Link to Pubmed [PMID] – 12032323
Proc. Natl. Acad. Sci. U.S.A. 2002 May;99(11):7566-9
Nuclear mtDNA sequences (numts) are a widespread family of paralogs evolving as pseudogenes in chromosomal DNA [Zhang, D. E. & Hewitt, G. M. (1996) TREE 11, 247-251 and Bensasson, D., Zhang, D., Hartl, D. L. & Hewitt, G. M. (2001) TREE 16, 314-321]. When trying to identify the species origin of an unknown DNA sample by way of an mtDNA locus, PCR may amplify both mtDNA and numts. Indeed, occasionally numts dominate confounding attempts at species identification [Bensasson, D., Zhang, D. X. & Hewitt, G. M. (2000) Mol.
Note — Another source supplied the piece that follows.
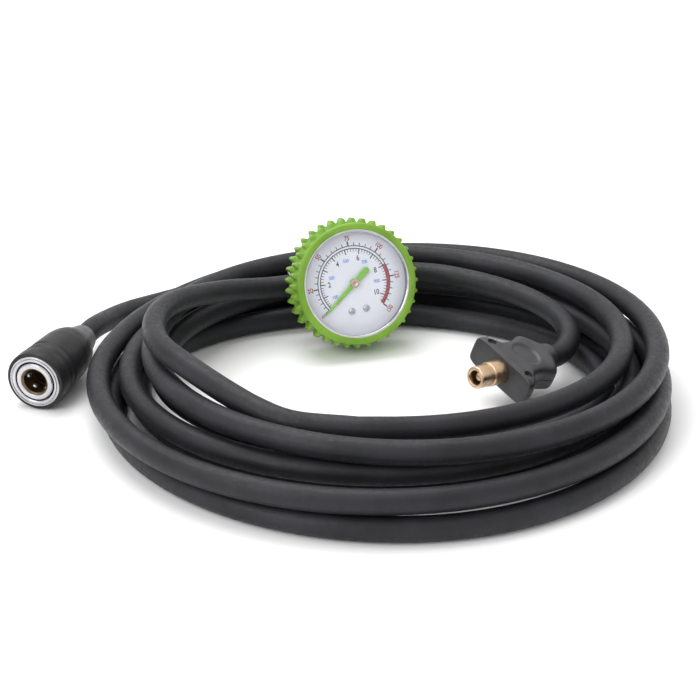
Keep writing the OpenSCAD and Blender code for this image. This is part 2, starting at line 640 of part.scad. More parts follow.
// One half of the grip; side is 1 for the top and -1 for the bottom.
module grip_half(side) difference() {
    intersection() {
        rotate([90, 0, 0]) linear_extrude(grip_t, center = true) grip_outline();
        translate([-wing_w, side > 0 ? 0 : -grip_t, -grip_len - grip_tail - 1])
            cube([2 * wing_w, grip_t, grip_len + grip_tail + 2]);
        union() {
            translate([-wing_w, -grip_t / 2, -grip_len]) cube([2 * wing_w, grip_t, grip_len + 1]);
            post(hose_r + 2.2, -grip_len - grip_tail - 1, -grip_len + 1);
        }
    }
    translate([0, side * (grip_t / 2 + 26.9), -18]) sphere(28, $fn = 96);
    post(shank_r + 0.02, -grip_len, 1);
    post(flange_pocket_r, shank_end - 3.6, shank_end + 3);
    post(cavity_r, -grip_len + 2, cavity_end + 0.2);
    post(hose_r + gap, cavity_end, shank_end - 3);
    post(hose_r + gap, -grip_len - grip_tail - 2, -grip_len + 3);
    for (x = [-1, 1]) translate([x * 14.5, 0, -4.5]) rotate([90, 0, 0])
        cylinder(r = 1.2, h = grip_t + 2, center = true);
    for (x = [-1, 1]) translate([x * 14.5, side * grip_t / 2, -4.5]) rotate([90, 0, 0])
        cylinder(r = 2.2, h = 7, center = true);
}
module grip_top() color([0.12, 0.12, 0.13]) on_chuck() grip_half(1);
module grip_bottom() color([0.14, 0.14, 0.15]) on_chuck() grip_half(-1);

module grip_screws() color("silver") on_chuck() for (x = [-1, 1])
    translate([x * 14.5, 0, -4.5]) rotate([-90, 0, 0]) {
        cylinder(r = 1.15, h = grip_t - 6.8, center = true);
        translate([0, 0, grip_t / 2 - 3.45]) cylinder(r = 2.1, h = 1.4);
    }

module brass_nozzle() color("goldenrod") on_chuck() difference() {
    turned([[0, nozzle_len], [nozzle_r - 0.6, nozzle_len], [nozzle_r, nozzle_len - 0.6],
        [nozzle_r, nozzle_len / 2], [collar_r - 0.4, nozzle_len / 2], [collar_r, nozzle_len / 2 - 0.4],
        [collar_r, 0.1], [shank_r, 0.1], [shank_r, shank_end + 2.9],
        [flange_pocket_r - 0.1, shank_end + 2.9], [flange_pocket_r - 0.1, shank_end + 0.1],
        [0, shank_end + 0.1]]);
    post(nozzle_bore_r, nozzle_len - 3, nozzle_len + 1);
    post(nozzle_bore_r + 0.25, nozzle_len - 11.5, nozzle_len - 2.4);
    post(2.6, 2, nozzle_len - 11);
    post(1.6, -2, 3);
    post(3.4, shank_end - 1, -1.4);
}

module nozzle_seal() color("black") on_chuck()
    sleeve_of(2.2, nozzle_bore_r + 0.24, nozzle_len - 11.5, nozzle_len - 9.9);

// Sprung pin that opens the tyre's valve core; its head carries a slot.
module valve_pin() color("goldenrod") on_chuck() difference() {
    turned([[0, nozzle_len - 3], [2, nozzle_len - 3], [2.4, nozzle_len - 3.4],
        [2.4, nozzle_len - 5], [1.8, nozzle_len - 5.6], [1.8, 7], [2.1, 7], [2.1, 5.9], [1.3, 5.9],
        [1.3, -3.9], [2.4, -3.9], [2.4, -5.4], [0, -5.4]]);
    translate([-3, -0.4, nozzle_len - 4]) cube([6, 0.8, 2]);
}

module pin_spring() color("silver") on_chuck() sleeve_of(1.5, 2.4, 2.1, 5.8);

// Swivel stem: its flange turns behind the nozzle's shank, its barb holds the hose.
module swivel_stem() color("goldenrod") on_chuck() difference() {
    union() {
        post(3.3, shank_end - 0.1, -8.6);
        post(flange_pocket_r - 0.2, shank_end - 3.4, shank_end);
        post(barb_r + 0.1, -grip_len + 1, shank_end - 3.3);
        for (z = [1 : 3.4 : 9]) translate([0, 0, -stem_z - z - 2.4])
            turned([[0, 0], [barb_r, 0], [barb_r + 0.5, 2.4], [0, 2.4]]);
    }
    post(1.5, -grip_len, -8);
    sleeve_of(2.7, 4, -12.2, -10.6);
}

module stem_seal() color("black") on_chuck() sleeve_of(2.72, 3.38, -12.1, -10.7);

module chuck_ferrule() color("silver") on_chuck()
    sleeve_of(hose_r + fit, cavity_r - gap, -grip_len + 3, cavity_end - 0.2);

green_boot();
gauge_case();
bezel_ring();
lens();
lens_gasket();
dial_plate();
dial_screws();
stop_pin();
pointer();
pointer_hub();
pointer_spindle();
hairspring();
sector_gear();
sector_shaft();
movement_front_plate();
movement_back_plate();
movement_pillars();
link();
bourdon_tube();
tube_tip();
gauge_socket();
case_screws();
stem_washer();
brass_tee();
left_ferrule();
right_ferrule();
hose_lead();
hose_coil();
hose_top_run();
hose_outlet();
coupler_sleeve();
sleeve_face_ring();
coupler_body();
sleeve_spring();
lock_ball(1);  // lock_ball_1
lock_ball(2);  // lock_ball_2
lock_ball(3);  // lock_ball_3
lock_ball(4);  // lock_ball_4
lock_ball(5);  // lock_ball_5
lock_ball(6);  // lock_ball_6
bore_seal();
valve_poppet();
poppet_spring();
hose_adapter();
coupler_ferrule();
grip_top();
grip_bottom();
grip_screws();
brass_nozzle();
nozzle_seal();
valve_pin();
pin_spring();
swivel_stem();
stem_seal();
chuck_ferrule();
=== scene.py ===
"""A tyre inflator: air hose in a pile, socket coupler, winged chuck and a dial gauge in a rubber boot."""
import math

import bmesh
import bpy
import numpy as np
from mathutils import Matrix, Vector


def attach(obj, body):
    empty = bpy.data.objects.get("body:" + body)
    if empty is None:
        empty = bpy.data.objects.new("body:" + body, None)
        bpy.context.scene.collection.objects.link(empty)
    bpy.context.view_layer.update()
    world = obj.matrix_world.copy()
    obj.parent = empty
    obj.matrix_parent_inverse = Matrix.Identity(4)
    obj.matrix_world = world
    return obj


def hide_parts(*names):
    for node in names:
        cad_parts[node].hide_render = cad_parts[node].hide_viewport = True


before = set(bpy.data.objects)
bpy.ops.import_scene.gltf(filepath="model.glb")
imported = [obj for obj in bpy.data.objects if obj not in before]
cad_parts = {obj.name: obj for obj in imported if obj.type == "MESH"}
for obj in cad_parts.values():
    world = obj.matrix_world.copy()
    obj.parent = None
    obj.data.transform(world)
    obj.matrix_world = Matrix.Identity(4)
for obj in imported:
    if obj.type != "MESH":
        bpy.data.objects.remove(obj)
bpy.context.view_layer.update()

# ---- Studio ----
# A pale matt table under a large soft lamp above and behind, with a second lamp on the left.
# It is not part of the inflator.
camera = bpy.data.objects.new("camera", bpy.data.cameras.new("camera"))
bpy.context.scene.collection.objects.link(camera)
camera.data.sensor_width = 36
camera.data.lens = 86.45
camera.data.clip_start, camera.data.clip_end = 0.02, 20
camera.location = (-0.2400, -0.8548, 0.4079)
camera_aim = Vector((-0.01925, -0.0695, 0.0275))
camera.rotation_euler = (camera_aim - camera.location).to_track_quat("-Z", "Y").to_euler()
bpy.context.scene.camera = camera
bpy.context.scene.view_settings.view_transform = "Standard"

table = bpy.data.objects.new("table", bpy.data.meshes.new("table"))
table_z = -0.0003
table_corners = [(-3, -3, table_z), (3, -3, table_z), (3, 4, table_z), (-3, 4, table_z)]
table.data.from_pydata(table_corners, [], [(0, 1, 2, 3)])
bpy.context.scene.collection.objects.link(table)
table_paper = bpy.data.materials.new("table_paper")
table_paper.use_nodes = True
paper_shader = table_paper.node_tree.nodes["Principled BSDF"]
paper_shader.inputs["Base Color"].default_value = (0.95, 0.95, 0.95, 1)
paper_shader.inputs["Roughness"].default_value = 0.9
table.data.materials.append(table_paper)
studio = bpy.data.worlds.new("studio")
studio.use_nodes = True
studio.node_tree.nodes["Background"].inputs["Color"].default_value = (1, 1, 1, 1)
studio.node_tree.nodes["Background"].inputs["Strength"].default_value = 0.95
bpy.context.scene.world = studio
lamps = [("top_lamp", (-0.15, 0.45, 1.3), 1.0, 12), ("left_lamp", (-1.1, -0.7, 0.9), 0.7, 7)]
lamp_aim = Vector((0, -0.06, 0.02))
for lamp_name, place, width, power in lamps:
    lamp = bpy.data.objects.new(lamp_name, bpy.data.lights.new(lamp_name, "AREA"))
    bpy.context.scene.collection.objects.link(lamp)
    lamp.data.size, lamp.data.energy, lamp.location = width, power, place
    lamp.rotation_euler = (lamp_aim - Vector(place)).to_track_quat("-Z", "Y").to_euler()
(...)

Biol. Evol. 17, 406-415; Wallace, D. C., et al. (1997) Proc. Natl. Acad. Sci. USA 94, 14900-14905]. Rhesus and cynomolgus macaque mtDNA haplotypes were identified in a study of oral polio vaccine samples dating from the late 1950s [Blancou, P., et al. (2001) Nature (London) 410, 1045-1046]. They were accompanied by a number of putative numts. To confirm that these putative numts were of macaque origin, a library of numts corresponding to a small segment of 12S rDNA locus has been made by using DNA from a Chinese rhesus macaque. A broad distribution was found with up to 30% sequence variation. Phylogenetic analysis showed that the evolutionary trajectories of numts and bona fide mtDNA haplotypes do not overlap with the signal exception of the host species; mtDNA fragments are continually crossing over into the germ line. In the case of divergent mtDNA sequences from old oral polio vaccine samples [Blancou, P., et al. (2001) Nature (London) 410, 1045-1046], all were closely related to numts in the Chinese macaque library.